Bonne nouvelle pour la bio. En 2024, la consommation de produits issus de l’agriculture biologique a enregistré une hausse de +0,8% en valeur des dépenses des ménages en un an, soit 12,2 milliards d’euros, d’après les données de l’Agence bio. Porté par les légumes (+9%), le vin (+8%) et les fruits (+3%), ce rebond s’est principalement manifesté au sein des magasins bio, des commerces de proximité et de la vente directe. Un retour en grâce qui s’illustre d’ailleurs dans les résultats des enseignes spécialisées.
Biocoop a ainsi généré un chiffre d’affaires historique l’année dernière, avec 1,65 milliards d’euros, tandis que ses concurrents affichent un bilan satisfaisant, en hausse de 8% pour la Vie Claire et de +4,7% pour Naturalia. En parallèle, le bio dans la grande distribution recule de 5,1%, note l’Agence bio. Une tendance continue depuis maintenant plusieurs années. Selon un récent rapport de la Fondation pour la nature et l’homme (FNH), les ventes de produits biologiques ont chuté de 12% chez les distributeurs généralistes entre 2020 et 2023. Et la stratégie menée par ces enseignes n’y est pas pour rien, estime l’organisation qui a analysé les engagements et actions en faveur du bio de huit d’entre eux.
110 000 hectares en moins
“Le bio est sorti de la feuille de route de la plupart des distributeurs ; plus aucun ne présente d’objectif chiffré en matière d’agriculture biologique”, observe la FNH. En rayon, l’offre est en baisse, tandis que les prix restent entre 60% et 70% supérieurs aux produits conventionnels. La part de l’alimentation biologique dans les achats des Français se stabilise néanmoins à 6%. Des “signes encourageants pour la filière” après “deux années difficiles”, souligne l’Agence bio dans un communiqué.
Mais si la consommation reprend des couleurs, la production fait quant à elle quelque peu grise mine.
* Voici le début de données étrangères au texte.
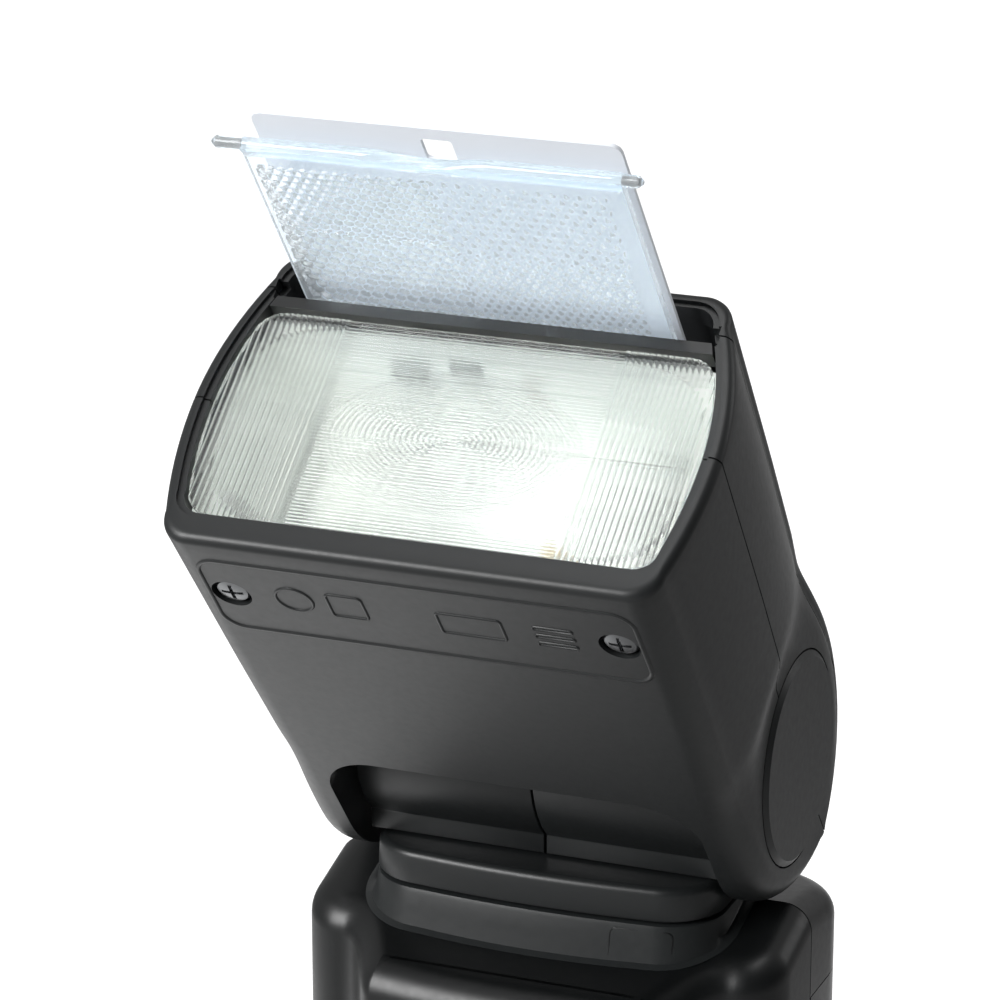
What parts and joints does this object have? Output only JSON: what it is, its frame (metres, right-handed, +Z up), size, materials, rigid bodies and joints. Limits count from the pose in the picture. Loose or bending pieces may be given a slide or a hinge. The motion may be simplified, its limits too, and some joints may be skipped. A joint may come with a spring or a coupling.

Pour la seconde année consécutive, les surfaces cultivées en bio fléchissent : au total sur cette période, environ 110 000 hectares ont disparu. Bien loin de l’objectif de la loi d’orientation agricole, votée en février dernier, qui fixe à 21% la part des surfaces bio d’ici 2030. Ces dernières “ne représentent plus que 10,1% des surfaces totales, contre 10,3% en 2023”, résume auprès de l’Humanité Laure Verdeau, directrice de l’Agence Bio. “Ce sont principalement les grandes cultures qui régressent”, précise-t-elle.
Baisse des aides
L’agriculture biologique fait aussi face depuis plusieurs mois à un désengagement politique et financier. Dernier recul en date, la réaffectation par le ministère de l’Agriculture d’une partie des crédits de la Politique agricole commune (PAC) européenne, dédiée à la conversion de surfaces en bio. Une enveloppe qui n’a pas été consommée en totalité en 2023, puis 2024, suite au ralentissement du secteur. Le 1er juillet dernier, la ministre de l’Agriculture a indiqué qu’une partie de ce reliquat sera finalement attribué à d’autres modèles agricoles.
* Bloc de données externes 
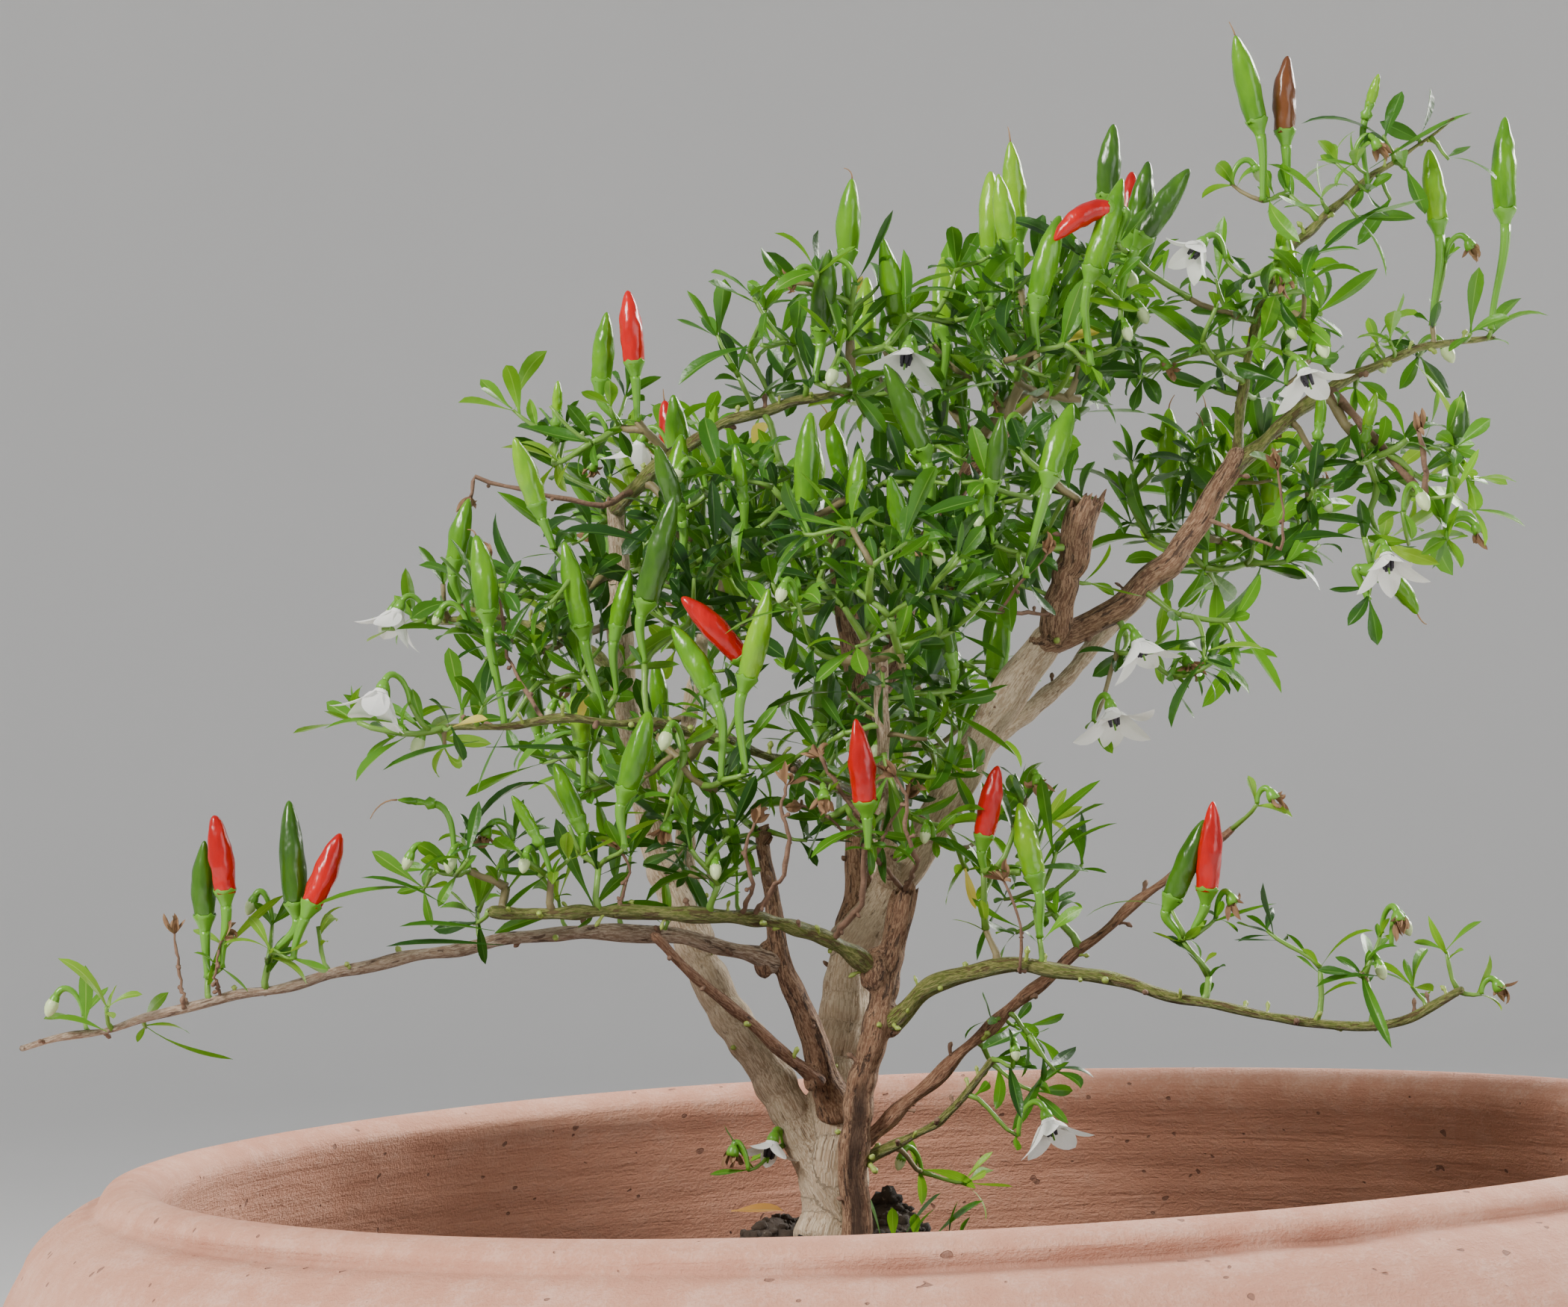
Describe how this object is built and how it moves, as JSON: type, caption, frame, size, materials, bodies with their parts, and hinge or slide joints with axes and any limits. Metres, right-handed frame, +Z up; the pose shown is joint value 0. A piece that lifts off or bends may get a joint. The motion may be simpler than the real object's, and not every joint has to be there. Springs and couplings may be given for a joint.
{
  "type": "potted chilli pepper plant",
  "caption": "Small tree-shaped chilli plant with upright slim fruit, white flowers and an open leafy crown, standing in a wide round-shouldered terracotta pot of soil.",
  "frame": {"origin": "centre of the pot's flat underside, on the surface it stands on", "axes": "+Z up, -Y the front of the plant, +X to the right as seen from the front"},
  "size_m": [0.494, 0.494, 0.6254],
  "materials": {
    "terracotta": "matte",
    "soil": "matte",
    "grey_bark": "matte",
    "brown_bark": "matte",
    "green_stem": "satin",
    "foliage": "satin"
  },
  "bodies": {
    "root": {"pot": "terracotta", "soil": "soil", "trunk": "grey_bark", "front_stem": "brown_bark", "left_limb": "grey_bark", "right_limb": "grey_bark", "centre_limb": "brown_bark", "inner_limb": "brown_bark", "right_stub": "brown_bark", "right_arm": "brown_bark", "top_centre_limb": "brown_bark", "low_left_arm": "brown_bark", "green_left_arm": "green_stem", "low_right_arm": "green_stem", "top_sprig": "green_stem", "right_tip_run": "green_stem", "upper_left_run": "green_stem", "mid_left_arm": "green_stem", "left_back_arm": "green_stem", "stick_left": "brown_bark", "stick_right": "brown_bark", "under_right_twig": "green_stem", "back_left_bough": "grey_bark", "back_centre_bough": "grey_bark", "back_upper_bough": "brown_bark", "back_right_bough": "grey_bark", "front_bough": "grey_bark", "top_pods": "foliage", "top_sprig_leaves": "foliage", "right_tip_pods": "foliage", "right_tip_leaves": "foliage", "crown_top_right": "foliage", "crown_top_centre": "foliage", "crown_top_left": "foliage", "right_mid": "foliage", "crown_centre": "foliage", "crown_mid_left": "foliage", "upper_left": "foliage", "left_mid": "foliage", "left_back": "foliage", "left_flower_spray": "foliage", "lower_centre": "foliage", "lower_mid_left": "foliage", "lower_left": "foliage", "low_left_spray": "foliage", "arm_tip_leaves": "foliage", "lower_right": "foliage", "right_low_spray": "foliage", "right_low_tip": "foliage", "under_right": "foliage", "base_right": "foliage", "base_left": "foliage", "right_lower_leaves": "foliage", "back_upper": "foliage", "back_left": "foliage", "back_right": "foliage", "back_low": "foliage", "front_centre": "foliage", "back_low_left": "foliage"}
  },
  "joints": []
}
“Il ne faut pas oublier qu’entre 2015 et 2023 les agriculteurs bio ont perdu plus de la moitié de leurs aides environnementales. Une partie de cet argent a été sanctuarisé vers la conversion sans se préoccuper de la stabilisation des fermes converties à l’agriculture biologique. L’erreur serait d’utiliser ce budget bio à d’autres fins que celui de soutenir et développer l’agriculture biologique”, prévenait pourtant Loïc Madeline, co-président de la Fédération nationale d’agriculture biologique (FNAB) début juin. “Le message est clair, on veut faire disparaître la bio de la PAC”, résume-t-il dans un communiqué en réaction à la décision du ministère.
Au final, seul 1% du budget de la PAC pourrait ainsi être consacré aux exploitations bio d’ici 2028, redoute la FNAB. A cela s’ajoute la réduction du fonds “Avenir bio” visant à accompagner le développement des filières biologiques, ou encore les coupes dans le budget communication 2025 de l’Agence bio, dont l’avenir était encore en suspens il y a quelques mois. “Nous allons de reculade en reculade, constate Philippe Henry, membre du conseil d’administration de l’Agence bio, interrogé par Le Monde. Quand nous pesions de 2% à 3%, nous ne gênions personne. Quand vous atteignez 10 %, certains ont intérêt à ce que le développement n’aille pas trop vite”.